▸ Stated problem
Gather every line holding the string "between".

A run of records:
● ● ●
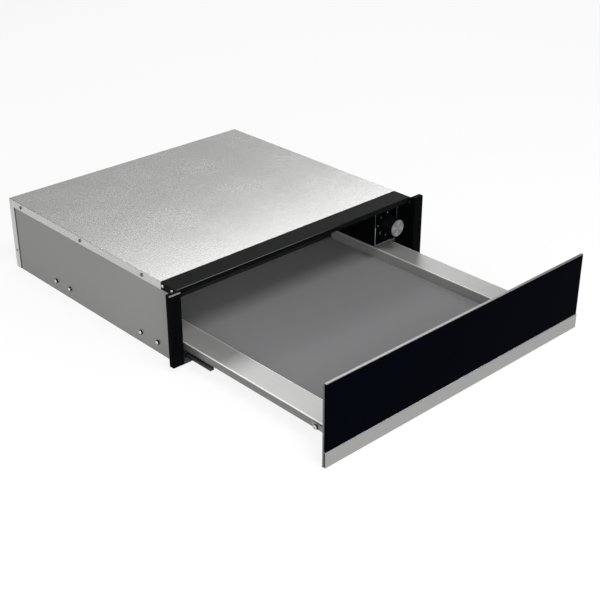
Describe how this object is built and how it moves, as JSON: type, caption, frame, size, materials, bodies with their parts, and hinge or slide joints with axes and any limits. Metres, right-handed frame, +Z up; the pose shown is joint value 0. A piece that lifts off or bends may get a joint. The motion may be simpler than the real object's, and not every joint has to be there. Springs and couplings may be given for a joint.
{
  "type": "warming drawer",
  "caption": "Built-in warming drawer: flat galvanised housing with black front frame, steel drawer on telescopic runners, black glass front and a heat knob inside.",
  "frame": {"origin": "centre of the underside of the base plate, midway between its front and back edges", "axes": "+X to the right seen from the front, +Y back into the cabinet, +Z up; the drawer slides out along -Y"},
  "size_m": [0.596, 0.8722, 0.143],
  "materials": {
    "galvanised": "zinc spangle, satin",
    "black_frame": "powder coat, satin",
    "bright_screws": "zinc plated, bright",
    "dark_screws": "blackened",
    "fascia_gloss": "gloss",
    "bright_trim": "polished",
    "lamp_lens": "gloss, translucent look",
    "zinc_steel": "zinc plated",
    "copper_probe": "drawn copper",
    "element_sheath": "heat tinted",
    "motor_steel": "laminations, varnished",
    "winding": "enamelled wire, wrapped",
    "rubber_bush": "matte",
    "white_plastic": "matte",
    "black_plastic": "fine texture",
    "dark_rail": "black passivated steel",
    "drawer_steel": "brushed along the depth",
    "mat_rubber": "matte, fine grain",
    "black_glass": "black enamelled glass, polished",
    "backing_paint": "powder coat",
    "satin_steel": "brushed along the width",
    "spun_aluminium": "spun"
  },
  "bodies": {
    "housing": {"base_plate": "galvanised", "left_side_panel": "galvanised", "right_side_panel": "galvanised", "back_panel": "galvanised", "top_cover": "galvanised", "front_top_bar": "black_frame", "left_post": "black_frame", "right_post": "black_frame", "cover_screws": "dark_screws", "frame_screws": "bright_screws", "runner_screws": "bright_screws", "control_box": "black_frame", "control_fascia": "fascia_gloss", "fascia_trim": "bright_trim", "pilot_lamp": "lamp_lens", "thermostat_body": "zinc_steel", "thermostat_nut": "zinc_steel", "temperature_probe": "copper_probe", "rear_partition": "galvanised", "fan_duct": "galvanised", "heating_element": "element_sheath", "safety_cutout": "zinc_steel", "motor_stator": "motor_steel", "motor_coil": "winding", "motor_bracket": "galvanised", "shaft_bearings": "rubber_bush", "terminal_block": "white_plastic", "cable_gland": "black_plastic", "latch_body": "black_plastic", "left_fixed_rail": "dark_rail", "right_fixed_rail": "dark_rail"},
    "drawer": {"left_drawer_rail": "zinc_steel", "right_drawer_rail": "zinc_steel", "drawer_tray": "drawer_steel", "tray_cross_members": "galvanised", "non_slip_mat": "mat_rubber", "left_carrier": "galvanised", "right_carrier": "galvanised", "front_glass": "black_glass", "front_backing": "backing_paint", "front_top_trim": "satin_steel", "front_bottom_strip": "satin_steel", "left_front_bracket": "dark_rail", "right_front_bracket": "dark_rail", "bracket_bolts": "bright_screws", "latch_striker": "zinc_steel"},
    "left_middle": {"left_middle_rail": "dark_rail"},
    "right_middle": {"right_middle_rail": "dark_rail"},
    "left_outer_balls": {"left_outer_cage": "zinc_steel"},
    "right_outer_balls": {"right_outer_cage": "zinc_steel"},
    "left_inner_balls": {"left_inner_cage": "zinc_steel"},
    "right_inner_balls": {"right_inner_cage": "zinc_steel"},
    "knob": {"knob_body": "black_plastic", "knob_cap": "spun_aluminium", "thermostat_shaft": "zinc_steel"},
    "fan_rotor": {"fan_impeller": "spun_aluminium", "fan_shaft": "zinc_steel", "motor_rotor": "motor_steel"},
    "latch": {"latch_plunger": "white_plastic"}
  },
  "joints": [
    {"name": "drawer_slide", "type": "slide", "parent": "housing", "child": "drawer", "axis": [0, -1, 0], "range_m": [-0.3415, 0.0635]},
    {"name": "left_middle_slide", "type": "slide", "parent": "housing", "child": "left_middle", "axis": [0, -1, 0], "range_m": [-0.17075, 0.03175]},
    {"name": "left_outer_cage_slide", "type": "slide", "parent": "housing", "child": "left_outer_balls", "axis": [0, -1, 0], "range_m": [-0.08538, 0.01588]},
    {"name": "left_inner_cage_slide", "type": "slide", "parent": "housing", "child": "left_inner_balls", "axis": [0, -1, 0], "range_m": [-0.25612, 0.04763]},
    {"name": "right_middle_slide", "type": "slide", "parent": "housing", "child": "right_middle", "axis": [0, -1, 0], "range_m": [-0.17075, 0.03175]},
    {"name": "right_outer_cage_slide", "type": "slide", "parent": "housing", "child": "right_outer_balls", "axis": [0, -1, 0], "range_m": [-0.08538, 0.01588]},
    {"name": "right_inner_cage_slide", "type": "slide", "parent": "housing", "child": "right_inner_balls", "axis": [0, -1, 0], "range_m": [-0.25612, 0.04763]},
    {"name": "knob_turn", "type": "hinge", "parent": "housing", "child": "knob", "pos_m": [0.2315, -0.2595, 0.0915], "axis": [0, 1, 0], "range_deg": [0, 270]},
    {"name": "fan_spin", "type": "hinge", "parent": "housing", "child": "fan_rotor", "pos_m": [-0.06, 0.215, 0.076], "axis": [1, 0, 0], "continuous": true},
    {"name": "latch_push", "type": "slide", "parent": "housing", "child": "latch", "axis": [0, 1, 0], "range_m": [0, 0.008], "stiffness_N_per_m": 300, "springref_m": -0.004}
  ],
  "couplings": [
    {"joint": "left_middle_slide", "follows": "drawer_slide", "ratio": 0.5},
    {"joint": "left_outer_cage_slide", "follows": "drawer_slide", "ratio": 0.25},
    {"joint": "left_inner_cage_slide", "follows": "drawer_slide", "ratio": 0.75},
    {"joint": "right_middle_slide", "follows": "drawer_slide", "ratio": 0.5},
    {"joint": "right_outer_cage_slide", "follows": "drawer_slide", "ratio": 0.25},
    {"joint": "right_inner_cage_slide", "follows": "drawer_slide", "ratio": 0.75}
  ]
}
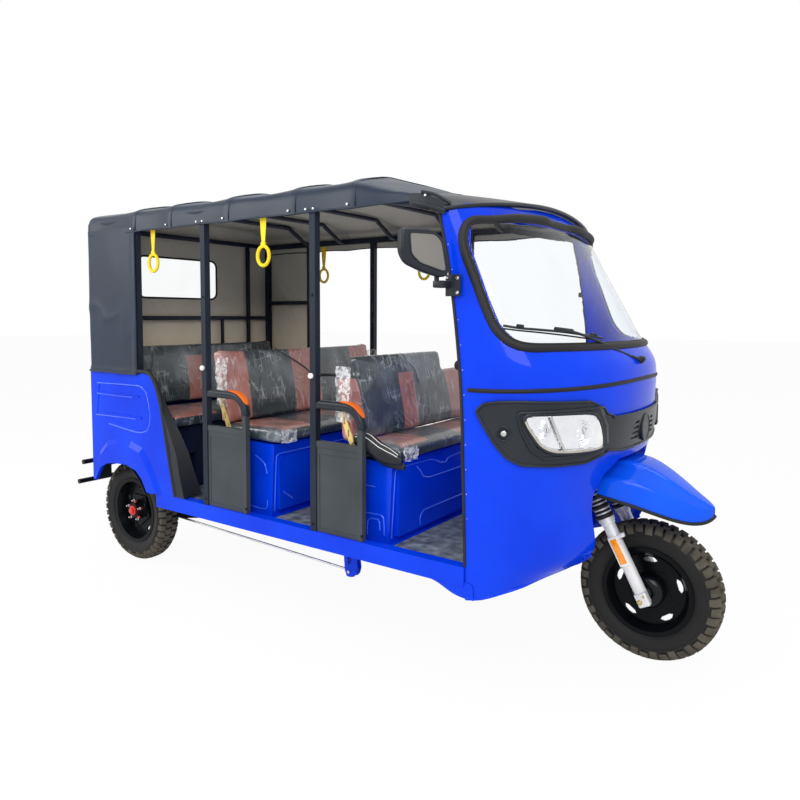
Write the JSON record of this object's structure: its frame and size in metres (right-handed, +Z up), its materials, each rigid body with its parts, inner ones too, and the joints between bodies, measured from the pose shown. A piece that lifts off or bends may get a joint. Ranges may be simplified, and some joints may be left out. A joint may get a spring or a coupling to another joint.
{
  "type": "auto rickshaw",
  "caption": "Long passenger three-wheeler with a closed blue cab nose, open sides, canvas canopy, rows of bench seats, steered front fork and rear axle.",
  "frame": {"origin": "on the ground below the middle of the bounding box", "axes": "+X forward, +Y to the vehicle's left, +Z up"},
  "size_m": [3.179, 1.7422, 1.88],
  "materials": {
    "blue_paint": "gloss royal blue",
    "frame_paint": "satin dark navy",
    "guard_paint": "satin dark grey",
    "canvas": "coated dark canvas",
    "seat_vinyl": "vinyl under clear film",
    "tyre": "block tread",
    "rim_black": "black",
    "fork_silver": "silver paint",
    "black_plastic": "dark plastic",
    "glass": "clear",
    "lamp": "clear lens",
    "red_lamp": "red lens",
    "rubber": "black",
    "steel": "black paint",
    "strap": "yellow",
    "pad": "black foam with orange tops",
    "film": "clear vinyl"
  },
  "bodies": {
    "chassis": {"chassis_frame": "steel", "floor_pan": "blue_paint", "cab_shell": "blue_paint", "windscreen_glass": "glass", "windscreen_seal": "rubber", "front_mask": "black_plastic", "headlamps": "lamp", "front_bulkhead": "blue_paint", "wheel_house": "blue_paint", "visor": "black_plastic", "mirrors": "black_plastic", "wiper": "steel", "rear_quarter_left": "blue_paint", "rear_quarter_right": "blue_paint", "rear_panel": "blue_paint", "rear_bumper": "steel", "rear_lamps": "red_lamp", "side_frame_left": "frame_paint", "side_frame_right": "frame_paint", "roof_bows": "frame_paint", "rear_frame": "frame_paint", "rear_posts": "frame_paint", "canopy_roof": "canvas", "rear_curtain": "canvas", "rear_window": "film", "front_seat_box": "blue_paint", "middle_seat_box": "blue_paint", "rear_seat_base": "guard_paint", "front_cushion": "seat_vinyl", "middle_cushion": "seat_vinyl", "rear_cushion": "seat_vinyl", "front_backrest": "seat_vinyl", "middle_backrest": "seat_vinyl", "rear_backrest": "seat_vinyl", "seat_brackets": "strap", "side_guards": "guard_paint", "armrest_pads": "pad", "grab_straps": "strap", "rear_axle": "steel", "brake_linkage": "steel"},
    "fork": {"fork_legs": "fork_silver", "fork_yoke": "steel", "handlebar": "steel", "front_fender": "blue_paint"},
    "front_wheel": {"front_tyre": "tyre", "front_rim": "rim_black"},
    "rear_left_wheel": {"rear_left_tyre": "tyre", "rear_left_rim": "rim_black"},
    "rear_right_wheel": {"rear_right_tyre": "tyre", "rear_right_rim": "rim_black"}
  },
  "joints": [
    {"name": "steering", "type": "hinge", "parent": "chassis", "child": "fork", "pos_m": [1.26853, 0, 0.27], "axis": [-0.4695, 0, 0.8829], "range_deg": [-35, 35]},
    {"name": "front_wheel_spin", "type": "hinge", "parent": "fork", "child": "front_wheel", "pos_m": [1.3195, 0, 0.27], "axis": [0, 1, 0], "continuous": true},
    {"name": "rear_left_spin", "type": "hinge", "parent": "chassis", "child": "rear_left_wheel", "pos_m": [-1.2455, 0.48, 0.27], "axis": [0, 1, 0], "continuous": true},
    {"name": "rear_right_spin", "type": "hinge", "parent": "chassis", "child": "rear_right_wheel", "pos_m": [-1.2455, -0.48, 0.27], "axis": [0, 1, 0], "continuous": true}
  ]
}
● ● ●
▸ In response
  "frame": {"origin": "centre of the underside of the base plate, midway between its front and back edges", "axes": "+X to the right seen from the front, +Y back into the cabinet, +Z up; the drawer slides out along -Y"},
Write the JSON record of this object's structure: its frame and size in metres (right-handed, +Z up), its materials, each rigid body with its parts, inner ones too, and the joints between bodies, measured from the pose shown. A piece that lifts off or bends may get a joint. Ranges may be simplified, and some joints may be left out. A joint may get a spring or a coupling to another joint.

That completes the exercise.